Beispiel: „Ich glaub, wir haben beide recht – aber nur in unseren Denksystemen. Vielleicht liegt die Wahrheit irgendwo da draußen – zwischen einer Fußnote und einem Feierabendbier. Das gönne ich mir jetzt.“

Wirkung: Beendet das Gespräch würdevoll und mit einem Impuls zur Selbstreflexion.

13. Die „Definition-Entgleisung“

Beispiel: „Wenn du unter ‚Freiheit‘ etwas meinst, das keiner mehr versteht, dann ist das kein philosophischer Begriff – das ist ein Marketingtrick.“

Wirkung: Demontiert vage Schlagworte, indem sie nach konkreter Bedeutung verlangen.

14. Der „Anwendungs-Realitätsabgleich“

Beispiel: „Klingt spannend, aber wie würde das aussehen, wenn du morgen damit deinen Stromvertrag abschließen müsstest?“

Wirkung: Zwingt zur Übertragung ins Alltagspraktische und testet Plausibilität.

15. Die „Ironische Zustimmung“

Beispiel: „Natürlich, der Kapitalismus ist schuld an allem. Sogar an meinen Haarausfall.“

Wirkung: Zeigt die Überdehnung eines Deutungsmusters durch absurde Bestätigung.
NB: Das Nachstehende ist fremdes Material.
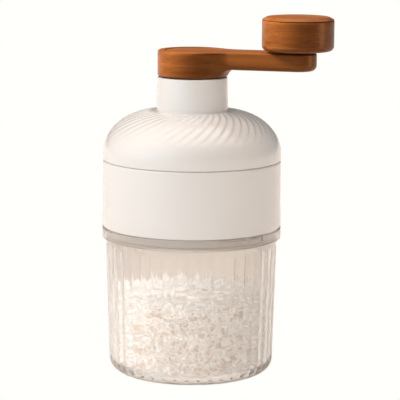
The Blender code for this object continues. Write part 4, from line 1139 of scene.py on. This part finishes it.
def arm_bores():
    """A cutter for the hollow under the hub, the drive socket and the axle's thread."""
    inner, outer, top = HUB_CORE_RADIUS, HUB_RADIUS - HUB_WALL, CAP_FLOOR - 4.5 * MM
    below = HUB_BOTTOM - MM
    corners = [(inner, below), (outer, below), (outer, top, 1.0), (inner, top, 1.0)]
    pocket = lathe("pocket", rounded(corners, steps=3), 96)
    side, top = 7.4 * MM, HIGH["drive_shaft"].z + 0.5 * MM
    height = top - HUB_BOTTOM + MM
    socket = box("socket", (side, side, height), (0, 0, top - height / 2))
    radius, end = 2.7 * MM, LOW["knob_axle"].z - FIT_GAP
    corners = [(0.0, CRANK_TOP + MM), (radius, CRANK_TOP + MM), (radius, end), (0.0, end)]
    thread = lathe("thread", corners, 32, centre=(CRANK_REACH, 0.0))
    return joined("bores", [pocket, socket, thread])


def make_crank_arm():
    arm = smooth_arm()
    carve(arm, arm_well())
    carve(arm, arm_bores())
    settle(arm, "crank_arm", sharp=40)


def make_crank_fixings():
    make_ring("crank_washer", 0.15, 2.3 * MM, 48)
    node, shank = "crank_screw", 2.0 * MM
    top, bottom, head = HIGH[node].z, LOW[node].z, HIGH[node].x
    under = HIGH["crank_washer"].z + FIT_GAP
    corners = [
        (0.0, top), (head, top, 0.6), (head, under, 0.2),
        (shank, under, 0.2), (shank, bottom, 0.4), (0.0, bottom),
    ]
    screw = lathe(node, open_line(corners, steps=3), 48)
    cut_socket(screw, (0.0, 0.0), top, 1.7 * MM)
    settle(screw, node)
    node = "crank_cap"
    top, bottom = HIGH[node].z, LOW[node].z
    corners = [
        (0.0, top), (CAP_RADIUS * 0.6, top - 0.05 * MM, 2.0),
        (CAP_RADIUS, top - 0.35 * MM, 0.5), (CAP_RADIUS, bottom, 0.2), (0.0, bottom),
    ]
    settle(lathe(node, open_line(corners, steps=4), 128), node)


def make_axle():
    node, centre = "knob_axle", (CRANK_REACH, 0.0)
    head, bottom, top = extent(node)
    under, shoulder = top - 2.4 * MM, CRANK_TOP + FIT_GAP
    journal, thread = 4.0 * MM, 2.4 * MM
    corners = [
        (0.0, top), (head, top, 0.5), (head, under, 0.2), (journal, under, 0.2),
        (journal, shoulder, 0.2), (thread, shoulder, 0.2), (thread, bottom, 0.4), (0.0, bottom),
    ]
    axle = lathe(node, open_line(corners, steps=3), 48, centre=centre)
    cut_socket(axle, centre, top, 2.6 * MM)
    settle(axle, node)
    node, bore = "knob_washer", 4.3 * MM
    outer, bottom, top = extent(node)
    corners = [(outer, top, 0.2), (outer, bottom, 0.2), (bore, bottom), (bore, top)]
    settle(lathe(node, rounded(corners, steps=3), 64, centre=centre), node)


def make_knob():
    """A drum with a rounded foot, and its cap with a broad sloping rim."""
    centre = (CRANK_REACH, 0.0)
    node = "knob_body"
    top, bottom = HIGH[node].z, LOW[node].z
    floor, plug, web = bottom + 8.6 * MM, top - 4.2 * MM, bottom + 3.6 * MM
    bore, cavity, shell = 4.3 * MM, 9.5 * MM, KNOB_RADIUS - 2.8 * MM
    core = cavity + 2.5 * MM
    corners = [
        (KNOB_RADIUS, top, 0.7), (KNOB_RADIUS, bottom, 3.4), (bore, bottom, 0.3),
        (bore, floor, 0.3), (cavity, floor, 0.4), (cavity, plug, 0.3), (core, plug, 0.3),
        (core, web, 0.8), (shell, web, 1.5), (shell, top, 0.3),
    ]
    settle(lathe(node, rounded(corners, steps=8), 192, centre=centre), node)
    node = "knob_cap"
    crown, plug_bottom = HIGH[node].z, LOW[node].z
    under, rise, plug_radius = top + FIT_GAP, crown - 0.4 * MM, shell - FIT_GAP
    corners = [
        (0.0, crown), (KNOB_RADIUS * 0.45, crown - 0.08 * MM, 8.0),
        (KNOB_RADIUS - 3.3 * MM, rise, 0.9), (KNOB_RADIUS, under + 0.25 * MM, 0.35),
        (KNOB_RADIUS - 0.2 * MM, under, 0.1), (plug_radius, under, 0.1),
        (plug_radius, plug_bottom, 0.4), (0.0, plug_bottom),
    ]
    settle(lathe(node, open_line(corners, steps=6), 192, centre=centre), node)


# ======== grated contents, which aren't part of the object


def heap_top(x, y):
    """Height of the loose heap over the jar's floor."""
    front = (x * math.sin(HEAP_HEADING) - y * math.cos(HEAP_HEADING)) / 0.05
    swell = 5.0 * np.exp(-(x**2 + y**2) / 0.0009)
    ripple = 1.6 * np.sin(x * 95 + 0.6) * np.cos(y * 80) + 0.8 * np.sin(x * 210 - y * 160)
    return HEAP_HEIGHT + (5.0 * front + swell + ripple) * MM


def inner_radius(height):
    """The jar's bore, with a little room."""
    foot = FOOT_RADIUS - JAR_WALL / 2
    corner = JAR_FLOOR + foot
    wall = wall_radius(np.maximum(height, corner)) - JAR_WALL
    sunk = np.clip(corner - height, 0.0, foot)
    return wall - (foot - np.sqrt(foot**2 - sunk**2)) - 0.5 * MM


def flake_places(rng):
    """Where each shred lies: most against the wall, and the rest over the top of the heap."""
    share_at_wall = 0.62
    turn = rng.uniform(0, 2 * math.pi, FLAKE_COUNT)
    outer = rng.random(FLAKE_COUNT) < share_at_wall
    at_wall = rng.uniform(0.90, 1.0, FLAKE_COUNT)
    radius = np.where(outer, at_wall, np.sqrt(rng.random(FLAKE_COUNT))) * HEAP_RADIUS
    x, y = radius * np.cos(turn), radius * np.sin(turn)
    anywhere = rng.random(FLAKE_COUNT)
    depth = np.where(outer, anywhere, rng.uniform(0.86, 1.04, FLAKE_COUNT))
    z = JAR_FLOOR + 1.0 * MM + depth * (heap_top(x, y) - JAR_FLOOR)
    return np.stack((x, y, z), axis=-1)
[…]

16. Die „Kontext-Kippfigur“

Beispiel:Würdest du das Argument auch gelten lassen, wenn es aus einem anderen historischen Kontext käme – sagen wir: von einem US-General 1952?“

Wirkung: Hebt die Kontextabhängigkeit ideologischer Urteile hervor und verhindert pauschale Helden-/Schurkenlogik.